The Ethereum ecosystem is on the verge of unlocking advanced security features and transaction functionality through the introduction of smart contract wallets and account abstraction. However, the adoption of this technology has been gradual. Safe co-founder, Lukas Schor, explained to Cointelegraph at ETHGlobal in London that smart contract accounts and account abstraction have the potential to unleash Ethereum’s full potential.
According to Schor, Ethereum creator Vitalik Buterin outlined three necessary transitions in a recent blog post, one of which involves moving to smart accounts. This is where Safe comes into play.
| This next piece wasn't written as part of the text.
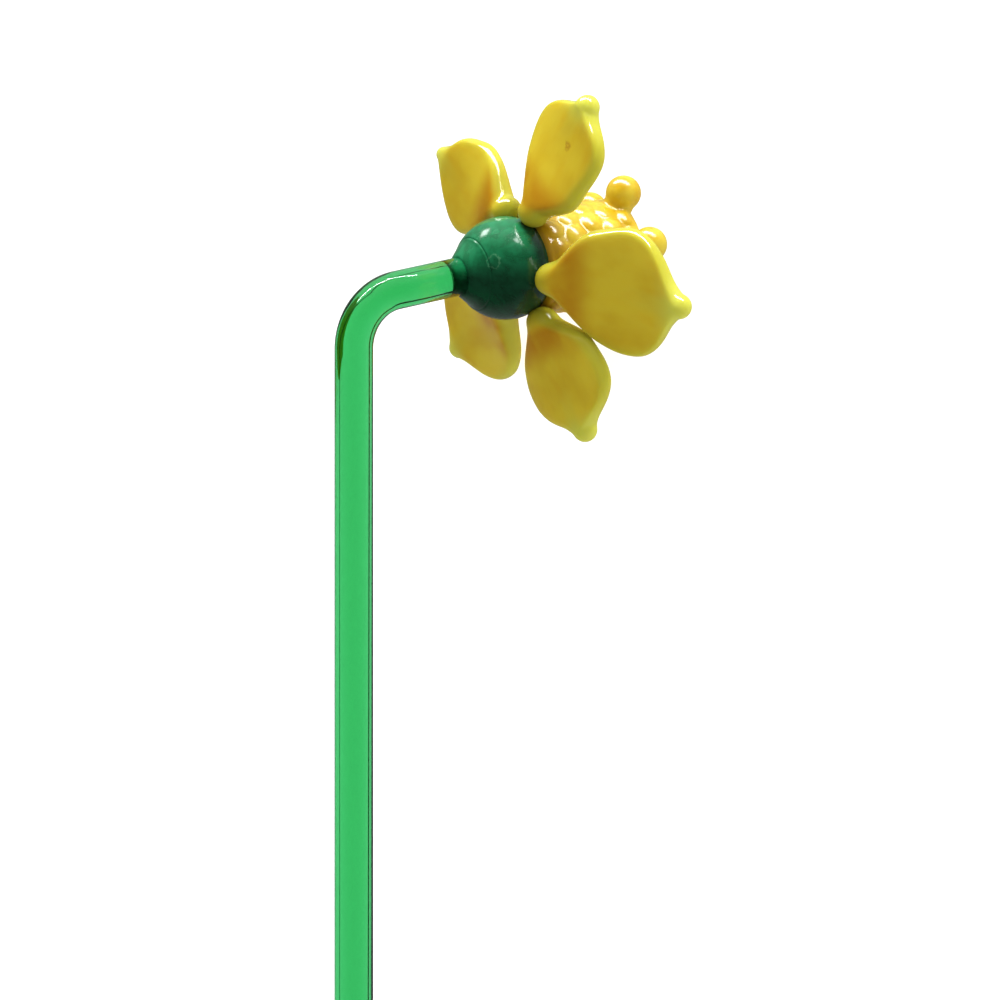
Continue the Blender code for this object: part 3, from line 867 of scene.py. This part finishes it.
def panel(name, place, width, height, power, lit, mirrored=True, roll=0.0):
    """A soft light panel that looks at the head and lights only the objects in one collection."""
    lamp = bpy.data.lights.new(name, "AREA")
    lamp.shape, lamp.size, lamp.size_y, lamp.energy = "RECTANGLE", width, height, power
    holder = bpy.data.objects.new(name, lamp)
    bpy.context.collection.objects.link(holder)
    holder.location = BEAD_CENTRE + Vector(place)
    facing = (-Vector(place)).to_track_quat("-Z", "Y").to_matrix()
    holder.rotation_euler = (facing @ Matrix.Rotation(roll, 3, "Z")).to_euler()
    holder.visible_camera = False
    holder.visible_glossy = mirrored
    holder.light_linking.receiver_collection = lit
    return holder


def group(name, *objects):
    """A collection that only tells the lamps what to light."""
    made = bpy.data.collections.new(name)
    for obj in objects:
        made.objects.link(obj)
    return made


# %% Lamps
tent()
BEYOND = 0.6                       # how far beyond the head the panels stand, in metres
yellow_pieces = group("yellow pieces", trumpet, *petals.values())
only_pod = group("only the pod", pod)
only_stem = group("only the stem", stem)
only_table = group("only the table", table)
panel("window", (0.05, BEYOND, 0.26), 1.2, 0.12, 9, yellow_pieces, mirrored=False)
shine = panel("shine", (0.0, BEYOND, 0.25), 1.2, 0.22, 22, yellow_pieces)
shine.visible_diffuse = False
panel("pod_light", (0.0, BEYOND, 0.20), 0.6, 0.3, 44, only_pod, mirrored=False)
panel("pod_window", (0.0, BEYOND, 0.20), 0.9, 0.20, 8, only_pod)
streak = panel("streak", (-0.01, BEYOND, 0.18), 0.9, 0.032, 4.6, only_stem,
               roll=math.radians(40))
streak.visible_diffuse = False
table_light = panel("table_light", (0, 0, 1.5), 2.0, 2.0, 32, only_table)
table_light.light_linking.blocker_collection = only_table
bpy.context.scene.view_settings.view_transform = "Standard"

# %% Camera
# The camera stands as if before the upright flower, 30 degrees round it from its side, and a long
# lens keeps the shapes nearly free of perspective.
VIEW_TURN = math.radians(30)
CAMERA_DISTANCE = 1.0
PICTURE_WIDTH = 0.182              # what the picture spans at the bead, in metres
SENSOR = 36.0                      # mm
UPRIGHT_AXES = UPRIGHT.to_3x3()
stem_up = UPRIGHT_AXES @ Vector((0, 0, 1))
away = UPRIGHT_AXES @ Vector((math.sin(VIEW_TURN), math.cos(VIEW_TURN), 0))
right = away.cross(stem_up)
target = BEAD_CENTRE - right * (0.9 * MM) - stem_up * (42.2 * MM)
camera_data = bpy.data.cameras.new("camera")
camera_data.lens = SENSOR * CAMERA_DISTANCE / PICTURE_WIDTH
camera_data.sensor_width = SENSOR
camera = bpy.data.objects.new("camera", camera_data)
bpy.context.collection.objects.link(camera)
camera.matrix_world = (
    Matrix.Translation(target - away * CAMERA_DISTANCE)
    @ Matrix((right, stem_up, -away)).transposed().to_4x4()
)
bpy.context.scene.camera = camera

# %% Black cards
# Clear glass is drawn by what is beside it. Narrow black cards follow the rod on both sides, and
# are seen only through its edges, where they become thin dark lines.
CARD_DISTANCE = 8 * MM             # from the rod's centre line
# which hand, and between which shares of the rod's radius each line shows
CARDS = ((1, 0.79, 0.84), (1, 0.96, 0.999), (-1, 0.68, 0.71), (-1, 0.96, 0.999))


def seen_through(share):
    """The angle from straight behind, where a sight line at this share of the radius goes."""
    meets, inside = math.asin(share), math.asin(share / ROD_IOR)
    leaves, turned_by = 2 * inside - meets, 2 * (meets - inside)
    x, z = ROD_RADIUS * math.sin(leaves), ROD_RADIUS * math.cos(leaves)
    half = -x * math.sin(turned_by) + z * math.cos(turned_by)
    run = -half + math.sqrt(half ** 2 + CARD_DISTANCE ** 2 - ROD_RADIUS ** 2)
    return math.atan2(run * math.sin(turned_by) - x, z + run * math.cos(turned_by))


def rod_path():
    """Points on the rod's centre line, each with the rod's direction there."""
    path = [(Vector((0, 0, -STEM_LENGTH)), Vector((0, 0, 1)))]
    for k in range(BEND_STEPS + 1):
        turn = bend_turn * k / BEND_STEPS
        path.append((Vector((1 - math.cos(turn), 0, math.sin(turn))) * BEND_RADIUS,
                     Vector((math.sin(turn), 0, math.cos(turn)))))
    path.append((bend_end + neck * NECK_LENGTH, neck))
    return [(UPRIGHT @ point, UPRIGHT_AXES @ along) for point, along in path]


def black_card(name, hand, first, last):
    """A strip along the rod that shows between two shares of its radius, on one hand."""
    angles = (seen_through(first), seen_through(last))
    points = []
    for point, along in rod_path():
        across = away.cross(along).normalized()
        behind = along.cross(across)
        for angle in angles:
            points.append(point + CARD_DISTANCE * (
                behind * math.cos(angle) - across * (hand * math.sin(angle))))
    faces = [(k, k + 1, k + 3, k + 2) for k in range(0, len(points) - 3, 2)]
    data = bpy.data.meshes.new(name)
    data.from_pydata(points, [], faces)
    card = bpy.data.objects.new(name, data)
    bpy.context.collection.objects.link(card)
    data.materials.append(black_paper)
    card.visible_camera = card.visible_diffuse = card.visible_glossy = False
    card.visible_shadow = False


black_paper, paper_nodes = new_material("black paper")
paper = node(paper_nodes, "ShaderNodeBsdfPrincipled", Base_Color=srgb("#273027"),
             Roughness=0.9)
node(paper_nodes, "ShaderNodeOutputMaterial", Surface=paper)
for k, card in enumerate(CARDS):
    black_card("black card %d" % k, *card)
print("black cards:", len(CARDS))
Initially developed as an in-house multisignature wallet by Ethereum sidechain Gnosis, Safe was created to manage a significant amount of Ether raised during its initial coin offering. At the time, there were no tested multisignature wallets available, so Gnosis founder Stefan George decided to build his own and open-sourced it. This led to widespread adoption within the Ethereum community, making it the go-to option for multisignature wallets.
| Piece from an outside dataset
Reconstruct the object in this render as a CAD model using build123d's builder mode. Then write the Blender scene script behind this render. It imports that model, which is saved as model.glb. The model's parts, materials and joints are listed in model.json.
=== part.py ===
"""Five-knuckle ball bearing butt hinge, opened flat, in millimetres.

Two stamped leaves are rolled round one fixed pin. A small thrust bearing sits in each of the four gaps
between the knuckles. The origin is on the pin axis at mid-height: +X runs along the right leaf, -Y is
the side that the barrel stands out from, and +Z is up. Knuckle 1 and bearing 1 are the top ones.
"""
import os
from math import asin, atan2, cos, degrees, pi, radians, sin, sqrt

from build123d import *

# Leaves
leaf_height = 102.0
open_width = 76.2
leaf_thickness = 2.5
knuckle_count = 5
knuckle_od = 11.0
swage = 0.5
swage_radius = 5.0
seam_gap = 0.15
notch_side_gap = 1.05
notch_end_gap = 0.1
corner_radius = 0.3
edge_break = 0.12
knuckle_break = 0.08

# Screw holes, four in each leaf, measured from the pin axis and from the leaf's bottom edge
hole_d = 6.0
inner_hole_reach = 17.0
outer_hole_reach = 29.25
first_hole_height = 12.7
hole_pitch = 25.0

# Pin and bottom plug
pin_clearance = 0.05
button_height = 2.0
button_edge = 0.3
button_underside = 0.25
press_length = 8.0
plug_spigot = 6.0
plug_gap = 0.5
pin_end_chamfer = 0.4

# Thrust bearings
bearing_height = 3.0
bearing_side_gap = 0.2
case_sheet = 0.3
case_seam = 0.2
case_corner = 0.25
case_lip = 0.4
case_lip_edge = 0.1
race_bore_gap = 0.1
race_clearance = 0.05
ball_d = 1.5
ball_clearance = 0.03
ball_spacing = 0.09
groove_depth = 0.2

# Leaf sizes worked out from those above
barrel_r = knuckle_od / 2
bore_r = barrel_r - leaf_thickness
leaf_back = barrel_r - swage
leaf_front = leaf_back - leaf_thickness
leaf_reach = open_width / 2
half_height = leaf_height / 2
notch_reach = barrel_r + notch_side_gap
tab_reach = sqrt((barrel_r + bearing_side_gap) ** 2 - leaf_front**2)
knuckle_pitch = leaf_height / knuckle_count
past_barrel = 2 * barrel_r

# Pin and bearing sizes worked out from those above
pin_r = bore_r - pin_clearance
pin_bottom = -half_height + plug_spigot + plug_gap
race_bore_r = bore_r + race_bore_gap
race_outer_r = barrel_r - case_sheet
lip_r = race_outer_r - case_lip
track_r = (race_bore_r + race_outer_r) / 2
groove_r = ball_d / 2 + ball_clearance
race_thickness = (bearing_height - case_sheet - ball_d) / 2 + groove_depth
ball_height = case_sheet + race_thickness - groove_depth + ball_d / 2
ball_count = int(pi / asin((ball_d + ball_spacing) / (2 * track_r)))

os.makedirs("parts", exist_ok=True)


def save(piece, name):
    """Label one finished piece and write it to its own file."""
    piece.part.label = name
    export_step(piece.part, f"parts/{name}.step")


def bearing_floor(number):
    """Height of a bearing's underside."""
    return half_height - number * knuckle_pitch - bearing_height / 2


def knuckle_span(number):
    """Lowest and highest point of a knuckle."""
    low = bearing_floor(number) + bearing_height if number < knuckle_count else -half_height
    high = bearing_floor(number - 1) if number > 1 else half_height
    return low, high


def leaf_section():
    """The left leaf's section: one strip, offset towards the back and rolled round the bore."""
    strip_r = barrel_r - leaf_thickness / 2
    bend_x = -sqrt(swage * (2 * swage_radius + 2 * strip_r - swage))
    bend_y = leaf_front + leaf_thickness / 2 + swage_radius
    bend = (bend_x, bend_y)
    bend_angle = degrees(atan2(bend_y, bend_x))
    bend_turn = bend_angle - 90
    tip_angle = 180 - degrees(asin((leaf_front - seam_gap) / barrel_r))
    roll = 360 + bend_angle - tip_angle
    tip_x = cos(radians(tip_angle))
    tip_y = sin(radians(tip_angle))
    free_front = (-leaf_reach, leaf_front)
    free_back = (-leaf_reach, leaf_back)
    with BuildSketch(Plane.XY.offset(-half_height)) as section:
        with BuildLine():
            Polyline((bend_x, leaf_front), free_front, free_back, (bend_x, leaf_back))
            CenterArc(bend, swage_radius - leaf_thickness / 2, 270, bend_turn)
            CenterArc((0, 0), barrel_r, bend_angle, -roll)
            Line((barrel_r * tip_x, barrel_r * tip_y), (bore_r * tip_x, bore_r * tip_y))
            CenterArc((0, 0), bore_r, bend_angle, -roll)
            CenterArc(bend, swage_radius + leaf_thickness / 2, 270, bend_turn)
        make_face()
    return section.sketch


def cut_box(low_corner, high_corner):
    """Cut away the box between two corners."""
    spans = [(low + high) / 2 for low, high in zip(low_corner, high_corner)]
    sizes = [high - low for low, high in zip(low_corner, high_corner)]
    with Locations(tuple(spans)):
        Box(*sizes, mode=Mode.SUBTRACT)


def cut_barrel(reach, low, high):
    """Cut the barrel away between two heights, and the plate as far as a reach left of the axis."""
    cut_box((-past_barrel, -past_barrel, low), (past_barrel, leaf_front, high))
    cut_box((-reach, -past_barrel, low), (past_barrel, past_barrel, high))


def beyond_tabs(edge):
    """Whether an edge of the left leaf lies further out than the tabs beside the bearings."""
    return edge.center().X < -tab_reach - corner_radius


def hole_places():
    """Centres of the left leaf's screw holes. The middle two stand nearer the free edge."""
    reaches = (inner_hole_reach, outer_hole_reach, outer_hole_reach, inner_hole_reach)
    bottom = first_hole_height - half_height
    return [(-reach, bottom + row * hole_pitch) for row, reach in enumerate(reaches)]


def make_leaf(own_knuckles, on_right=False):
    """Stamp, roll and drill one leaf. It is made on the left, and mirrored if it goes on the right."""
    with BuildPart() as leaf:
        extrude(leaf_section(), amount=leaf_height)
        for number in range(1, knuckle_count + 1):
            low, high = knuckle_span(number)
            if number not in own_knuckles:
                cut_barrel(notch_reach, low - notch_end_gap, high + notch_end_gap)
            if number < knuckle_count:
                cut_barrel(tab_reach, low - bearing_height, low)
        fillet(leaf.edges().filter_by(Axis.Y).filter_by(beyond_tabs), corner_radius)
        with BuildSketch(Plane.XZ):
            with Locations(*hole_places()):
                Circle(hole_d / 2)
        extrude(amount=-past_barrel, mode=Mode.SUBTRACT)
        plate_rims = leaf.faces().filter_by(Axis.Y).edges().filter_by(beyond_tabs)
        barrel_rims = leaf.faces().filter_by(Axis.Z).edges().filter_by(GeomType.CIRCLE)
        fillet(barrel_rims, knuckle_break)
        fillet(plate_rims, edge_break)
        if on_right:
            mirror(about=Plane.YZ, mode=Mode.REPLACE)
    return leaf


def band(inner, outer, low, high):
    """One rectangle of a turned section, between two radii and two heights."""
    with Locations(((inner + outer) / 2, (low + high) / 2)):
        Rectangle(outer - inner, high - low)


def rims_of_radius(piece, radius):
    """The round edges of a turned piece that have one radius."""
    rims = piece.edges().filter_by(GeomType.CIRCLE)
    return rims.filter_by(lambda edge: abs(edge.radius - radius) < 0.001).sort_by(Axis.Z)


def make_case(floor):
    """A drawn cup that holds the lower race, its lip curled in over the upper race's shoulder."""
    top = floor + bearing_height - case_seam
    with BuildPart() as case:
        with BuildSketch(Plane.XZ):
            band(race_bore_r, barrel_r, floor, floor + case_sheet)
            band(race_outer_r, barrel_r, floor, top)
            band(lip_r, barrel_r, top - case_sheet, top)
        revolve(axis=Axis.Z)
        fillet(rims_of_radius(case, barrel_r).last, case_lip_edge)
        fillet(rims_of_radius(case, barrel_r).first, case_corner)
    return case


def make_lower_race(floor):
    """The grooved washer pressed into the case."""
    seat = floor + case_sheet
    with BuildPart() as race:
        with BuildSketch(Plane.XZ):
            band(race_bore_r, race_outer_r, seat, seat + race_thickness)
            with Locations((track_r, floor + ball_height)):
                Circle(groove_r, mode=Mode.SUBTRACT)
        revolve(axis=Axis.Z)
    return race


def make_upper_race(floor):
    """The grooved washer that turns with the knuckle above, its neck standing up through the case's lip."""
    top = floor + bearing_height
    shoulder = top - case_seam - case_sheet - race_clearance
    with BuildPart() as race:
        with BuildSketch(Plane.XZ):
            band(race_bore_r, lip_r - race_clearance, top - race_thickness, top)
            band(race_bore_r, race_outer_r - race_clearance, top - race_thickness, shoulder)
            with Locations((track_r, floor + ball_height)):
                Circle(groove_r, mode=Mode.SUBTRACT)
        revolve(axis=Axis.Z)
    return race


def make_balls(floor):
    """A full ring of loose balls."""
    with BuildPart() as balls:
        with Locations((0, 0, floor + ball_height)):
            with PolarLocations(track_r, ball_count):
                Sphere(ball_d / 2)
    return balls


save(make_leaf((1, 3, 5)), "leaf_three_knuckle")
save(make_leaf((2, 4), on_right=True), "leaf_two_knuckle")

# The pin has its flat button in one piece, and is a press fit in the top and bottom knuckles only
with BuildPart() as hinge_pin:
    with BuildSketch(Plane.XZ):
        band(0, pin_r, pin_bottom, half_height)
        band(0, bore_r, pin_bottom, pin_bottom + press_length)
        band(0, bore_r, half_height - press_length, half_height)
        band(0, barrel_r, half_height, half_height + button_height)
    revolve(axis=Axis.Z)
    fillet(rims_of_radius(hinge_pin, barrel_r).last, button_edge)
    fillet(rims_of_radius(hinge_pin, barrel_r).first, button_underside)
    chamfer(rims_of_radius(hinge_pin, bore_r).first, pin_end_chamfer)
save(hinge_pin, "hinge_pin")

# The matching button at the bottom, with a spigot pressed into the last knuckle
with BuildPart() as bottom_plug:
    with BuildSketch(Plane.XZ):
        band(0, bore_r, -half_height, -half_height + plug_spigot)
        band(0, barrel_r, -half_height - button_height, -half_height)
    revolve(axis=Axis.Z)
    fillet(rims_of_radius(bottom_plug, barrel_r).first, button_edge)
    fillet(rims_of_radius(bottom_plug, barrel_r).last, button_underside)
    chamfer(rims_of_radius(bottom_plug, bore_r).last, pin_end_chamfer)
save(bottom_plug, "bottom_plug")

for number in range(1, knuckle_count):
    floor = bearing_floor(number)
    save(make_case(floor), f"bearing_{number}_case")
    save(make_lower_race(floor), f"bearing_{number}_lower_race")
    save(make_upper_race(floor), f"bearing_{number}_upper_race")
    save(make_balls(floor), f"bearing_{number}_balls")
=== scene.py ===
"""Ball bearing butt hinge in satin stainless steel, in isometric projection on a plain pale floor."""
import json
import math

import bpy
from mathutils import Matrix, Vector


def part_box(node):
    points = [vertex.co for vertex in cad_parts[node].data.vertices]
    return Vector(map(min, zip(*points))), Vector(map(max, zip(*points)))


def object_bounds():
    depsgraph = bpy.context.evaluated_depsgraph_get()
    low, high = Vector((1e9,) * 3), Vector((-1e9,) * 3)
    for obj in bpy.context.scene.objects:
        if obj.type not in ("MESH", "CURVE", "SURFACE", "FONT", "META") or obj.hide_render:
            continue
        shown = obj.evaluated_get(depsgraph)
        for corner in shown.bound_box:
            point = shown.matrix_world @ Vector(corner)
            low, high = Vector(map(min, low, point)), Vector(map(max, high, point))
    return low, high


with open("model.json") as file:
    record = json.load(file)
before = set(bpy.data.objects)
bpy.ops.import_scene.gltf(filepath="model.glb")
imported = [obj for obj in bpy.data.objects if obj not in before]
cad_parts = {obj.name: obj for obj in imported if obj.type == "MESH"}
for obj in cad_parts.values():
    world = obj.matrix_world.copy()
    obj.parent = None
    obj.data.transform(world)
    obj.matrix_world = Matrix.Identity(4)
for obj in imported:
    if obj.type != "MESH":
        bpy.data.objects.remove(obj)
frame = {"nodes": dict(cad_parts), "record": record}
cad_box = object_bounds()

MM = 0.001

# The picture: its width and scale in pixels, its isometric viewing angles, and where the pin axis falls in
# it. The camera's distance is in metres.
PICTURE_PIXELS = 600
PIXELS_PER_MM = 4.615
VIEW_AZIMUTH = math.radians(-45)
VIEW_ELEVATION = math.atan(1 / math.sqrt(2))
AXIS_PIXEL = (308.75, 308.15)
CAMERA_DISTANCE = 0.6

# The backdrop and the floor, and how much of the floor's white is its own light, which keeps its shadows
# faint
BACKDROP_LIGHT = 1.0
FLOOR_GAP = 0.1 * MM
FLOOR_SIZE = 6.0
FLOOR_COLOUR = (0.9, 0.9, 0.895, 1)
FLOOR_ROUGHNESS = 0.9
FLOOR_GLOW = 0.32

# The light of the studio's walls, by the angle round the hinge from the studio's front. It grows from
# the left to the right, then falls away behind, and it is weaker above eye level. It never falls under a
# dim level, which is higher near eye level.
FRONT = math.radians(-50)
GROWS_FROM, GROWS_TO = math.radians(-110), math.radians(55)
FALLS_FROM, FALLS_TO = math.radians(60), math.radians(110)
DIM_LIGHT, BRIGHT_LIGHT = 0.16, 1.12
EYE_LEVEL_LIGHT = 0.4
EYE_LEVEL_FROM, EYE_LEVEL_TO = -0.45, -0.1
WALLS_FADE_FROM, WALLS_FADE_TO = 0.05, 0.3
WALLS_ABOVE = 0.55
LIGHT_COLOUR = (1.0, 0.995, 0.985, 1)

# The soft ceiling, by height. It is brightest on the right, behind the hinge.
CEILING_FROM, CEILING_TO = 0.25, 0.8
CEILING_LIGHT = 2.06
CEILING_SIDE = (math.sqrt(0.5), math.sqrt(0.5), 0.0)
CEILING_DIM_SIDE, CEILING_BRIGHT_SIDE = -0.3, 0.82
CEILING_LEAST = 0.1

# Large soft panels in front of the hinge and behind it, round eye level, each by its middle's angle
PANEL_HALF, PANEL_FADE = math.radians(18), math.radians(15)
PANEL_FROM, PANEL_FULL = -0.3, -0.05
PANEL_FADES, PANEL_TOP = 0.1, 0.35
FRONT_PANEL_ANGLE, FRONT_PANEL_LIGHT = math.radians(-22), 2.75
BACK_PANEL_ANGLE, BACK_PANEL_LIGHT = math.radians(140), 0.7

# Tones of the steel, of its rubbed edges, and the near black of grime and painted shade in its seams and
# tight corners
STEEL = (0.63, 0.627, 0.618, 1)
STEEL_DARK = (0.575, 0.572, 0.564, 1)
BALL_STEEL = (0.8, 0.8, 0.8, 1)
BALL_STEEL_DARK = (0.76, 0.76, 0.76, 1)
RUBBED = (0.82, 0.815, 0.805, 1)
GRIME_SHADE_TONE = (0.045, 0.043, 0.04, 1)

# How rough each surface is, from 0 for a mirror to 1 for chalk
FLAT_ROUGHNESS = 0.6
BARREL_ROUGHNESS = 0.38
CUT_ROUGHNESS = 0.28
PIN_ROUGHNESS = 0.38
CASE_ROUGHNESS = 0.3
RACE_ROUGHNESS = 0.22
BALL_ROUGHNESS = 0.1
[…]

Eventually, Gnosis Safe evolved into a standalone offering that now serves as the smart account infrastructure for Ethereum users, layer-2 solutions like Optimism and Polygon, as well as exchanges like Bitfinex. Safe currently secures over $100 billion in value across more than 7.5 million smart account addresses.
Smart accounts provide significant improvements in security and user experience within the Ethereum ecosystem. They offer a range of functionalities that traditional ETH wallets cannot perform. Schor explains that smart accounts are programmable accounts that solve long-standing UX and security challenges in Ethereum, such as cross-chain interoperability and key management. This reduces the barriers to adoption.
One key feature of smart accounts is the ability to batch transactions, which allows for more seamless interactions with decentralized applications (DApps) by bundling multiple on-chain actions into a single transaction. Security guarantees are also enhanced through multisig functionality and key rotation, which enables the exchange of signing keys without migrating assets to a new account. Smart accounts can also automate traditional finance concepts like subscriptions and provide on-chain security features such as allow and deny lists, as well as the ability to block interactions with malicious contracts.
Furthermore, smart accounts can remove friction for non-Web3 users without an ETH wallet. They can be onboarded using Web2 social accounts or email addresses, with the option to migrate to a more trustless setup later on. DApps, exchanges, layer-2 protocols, and other chains can also sponsor gas fees, greatly improving the user experience of Web3 interactions.
Schor believes that the adoption of smart accounts will follow a “first slowly, then all at once” pattern. Development of smart accounts has been ongoing for six years, indicating a gradual adoption curve. The majority of users still utilize externally owned accounts (EOA) via wallets like MetaMask, which is a barrier to adoption. However, layer-2 protocols have the opportunity to start from scratch and the proposed migration EIP-7377 could expedite adoption, as wallets and DApps would no longer need to optimize for legacy users.
Safe has intentionally focused on specific user groups that would benefit the most from the additional security and flexibility of smart accounts, such as Ethereum ecosystem teams and DAOs. Adoption has gradually shifted towards less technical and lower-value use cases over time. Schor points to Worldcoin’s deployment of six million smart accounts as evidence of this trend and predicts that 2024 could be a breakout year for smart account adoption.
New catalysts, such as Coinbase leveraging smart accounts, the development of cross-chain smart accounts, and the implementation of EIP-7377, have the potential to drive the migration to smart accounts.